Finding Bad Labels using Model Disagreement

In [None]:
import pandas as pd
from sklearn.pipeline import make_pipeline
from sklearn.linear_model import LogisticRegression
from sklearn.feature_extraction.text import CountVectorizer

# Load data
df = pd.read_csv("goemotions_1.csv")

# Setup DataFrame to display full text
pd.set_option('display.max_colwidth', None)

# Create a pipeline with logistic regression and a count vectorizer
X, y = df['text'], df['excitement']
pipe = make_pipeline(
    CountVectorizer(),
    LogisticRegression(class_weight='balanced', max_iter=1000)
)
pipe.fit(X, y)

# Function to calculate the confidence of the correct class
def correct_class_confidence(X, y, model):
    probas = model.predict_proba(X)
    values = [proba_dict[y[i]] for i, proba_dict in enumerate(map(lambda p: dict(zip(model.classes_, p)), probas))]
    return values

# Assign confidence values to the DataFrame
df['confidence'] = correct_class_confidence(X, y, pipe)

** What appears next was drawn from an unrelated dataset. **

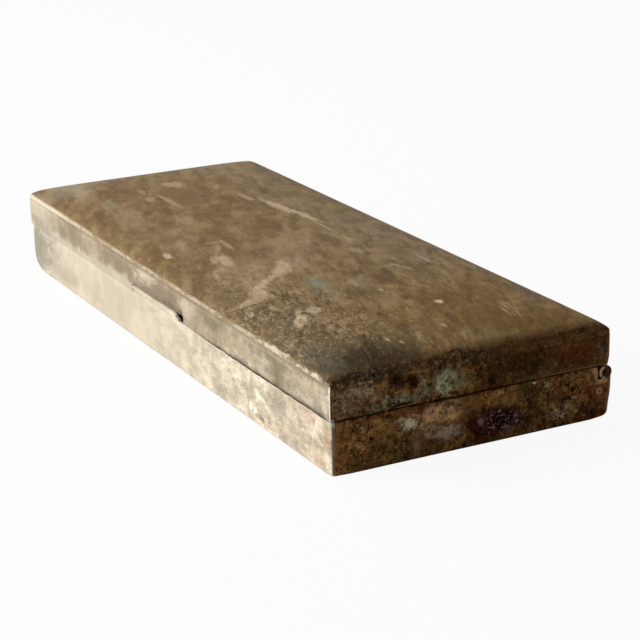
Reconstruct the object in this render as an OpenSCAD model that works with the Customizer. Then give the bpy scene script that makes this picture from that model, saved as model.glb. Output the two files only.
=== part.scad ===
// Flat hinged table box in silver-plated sheet metal, with a domed lid and a cedar lining.
// Millimetres. X runs along the hinge, -Y is the front, +Z is up, Z = 0 is the underside.
// Every side is a flat sheet soldered at the corners: the front and back sheets run the full
// length, and the end sheets stand between them.

/* [Box] */
// Length of the base along the hinge
box_length = 220; // [160:1:300]
// Width of the base from its front to its hinge side
box_width = 87; // [60:1:120]
// Height of the base from its underside to its rim
base_height = 15.4; // [12:0.2:30]
// Height of the lid's sides from their rim to the edge of the domed top
lid_side_height = 9.7; // [8:0.1:25]
// Open seam between the rim of the base and the rim of the closed lid
seam_gap = 0.3; // [0.3:0.05:0.6]
// How far the lid's front and ends stand past the outside of the base
lid_overhang = 0.2; // [0:0.05:0.5]
// How far the back of the lid stands in from the back of the base and its knuckles
lid_back_inset = 0.8; // [0.4:0.1:1]

/* [Sheet metal] */
// Thickness of the side sheets
side_sheet = 1.1; // [0.8:0.05:1.3]
// Thickness of the bottom sheet
bottom_sheet = 1.5; // [1.2:0.1:2.5]
// Thickness of the domed top sheet
top_sheet = 1.1; // [0.8:0.05:1.5]
// Rounding of the bottom edge along the front
front_bottom_radius = 1.2; // [0.8:0.1:2.6]
// Rounding of the bottom edge along the back
back_bottom_radius = 3; // [1:0.1:3.2]
// Rounding of the bottom edge along the two ends
end_bottom_radius = 1.2; // [0.6:0.1:2.4]
// Rounding of the four upright corners
upright_corner_radius = 0.6; // [0.2:0.05:0.9]

/* [Domed top] */
// Height that the middle of the top rises above its edge
dome_rise = 5.2; // [2:0.1:9]
// Distance from the edge over which most of the rise happens
dome_roll = 6.5; // [3:0.5:14]
// Part of the rise that the tight bend at the edge makes
bend_rise = 1; // [0.2:0.1:1.5]
// Distance from the edge over which the tight bend turns
bend_roll = 0.7; // [0.4:0.1:1.5]
// Number of bands over the seat on the sides
bend_steps = 3; // [2:1:4]
// Number of bands from the seat on the sides to the middle of the top
dome_steps = 10; // [6:1:14]

/* [Hinge] */
// Outside radius of the hinge knuckles
knuckle_radius = 2; // [1.8:0.05:2.5]
// Radius of the hinge pin
pin_radius = 1.15; // [0.9:0.05:1.2]
// Radial running clearance between the pin and the knuckles
pin_clearance = 0.05; // [0.02:0.01:0.1]
// How far the pin stops short of each end of the hinge
pin_recess = 2; // [0.5:0.5:4]
// Number of knuckles, odd so that the base has both ends
knuckle_count = 5; // [3:2:9]
// End gap between neighbouring knuckles
knuckle_gap = 0.3; // [0.3:0.05:0.6]
// Width of the open seam along each knuckle's tube
tube_seam = 0.5; // [0.2:0.1:0.8]
// Clearance round the lid's knuckles and under the lid's rim
turning_clearance = 0.3; // [0.3:0.05:0.45]
// Gap between the knuckles and the upright leg of the hinge trough
trough_gap = 0.6; // [0.5:0.1:1.5]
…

# Filter out examples where predictions do not match the labels
disagreements = df.loc[lambda d: pipe.predict(d['text']) != d['excitement']]
disagreements = disagreements.assign(confidence=correct_class_confidence(disagreements['text'], disagreements['excitement'], pipe))

# Sort by confidence and filter for specific examples
sorted_disagreements = (disagreements
                        .loc[lambda d: d['excitement'] == 0]
                        .sort_values("confidence")
                        .head(20))

print(sorted_disagreements[['text', 'excitement', 'confidence']])


Pruning with Cleanlab

In [None]:
import pandas as pd
from sklearn.pipeline import make_pipeline
from sklearn.linear_model import LogisticRegression
from sklearn.feature_extraction.text import CountVectorizer
from cleanlab.pruning import get_noise_indices

# Load data
df = pd.read_csv("goemotions_1.csv")

# Setup DataFrame to display full text
pd.set_option('display.max_colwidth', None)

# Create a pipeline with logistic regression and a count vectorizer
X, y = df['text'], df['excitement']
pipe = make_pipeline(
    CountVectorizer(),
    LogisticRegression(class_weight='balanced', max_iter=1000)
)
pipe.fit(X, y)

# Generate probabilities of each class for the dataset
probabilities = pipe.predict_proba(X)

# Use cleanlab to identify potential label issues
ordered_label_errors = get_noise_indices(
    s=y,
    psx=probabilities,
    sorted_index_method='prob_given_label'
)

# Display potential mislabeled examples
mislabeled_examples = df.iloc[ordered_label_errors][['text', 'excitement']].head(20)
print(mislabeled_examples)


Learning with Noisy Labels via Cleanlab

In [None]:
import pandas as pd
from sklearn.pipeline import make_pipeline
from sklearn.linear_model import LogisticRegression
from sklearn.feature_extraction.text import CountVectorizer
from cleanlab.classification import LearningWithNoisyLabels

# Load the dataset
df = pd.read_csv("goemotions_1.csv")

# Set up the DataFrame to display the full text
pd.set_option('display.max_colwidth', None)

# Prepare data
X, y = df['text'], df['excitement']

# Define the base pipeline with Logistic Regression
base_pipe = make_pipeline(
    CountVectorizer(),
    LogisticRegression(class_weight='balanced', max_iter=1000)
)

# Train the base pipeline
base_pipe.fit(X, y)

# Wrap the base pipeline with LearningWithNoisyLabels
lnl_model = LearningWithNoisyLabels(clf=base_pipe)
lnl_model.fit(X=X, s=y.values)

# Compare predictions from LearningWithNoisyLabels and the base pipeline
discrepancies = df.loc[lnl_model.predict(X) != base_pipe.predict(X)][['text', 'excitement']].sample(5)
print("Discrepancies found:")
print(discrepancies)


Improving a model by tuning hyperparameters can risk overfitting on bad labels. It's often more effective to first identify and correct bad labels in the dataset to ensure true model accuracy.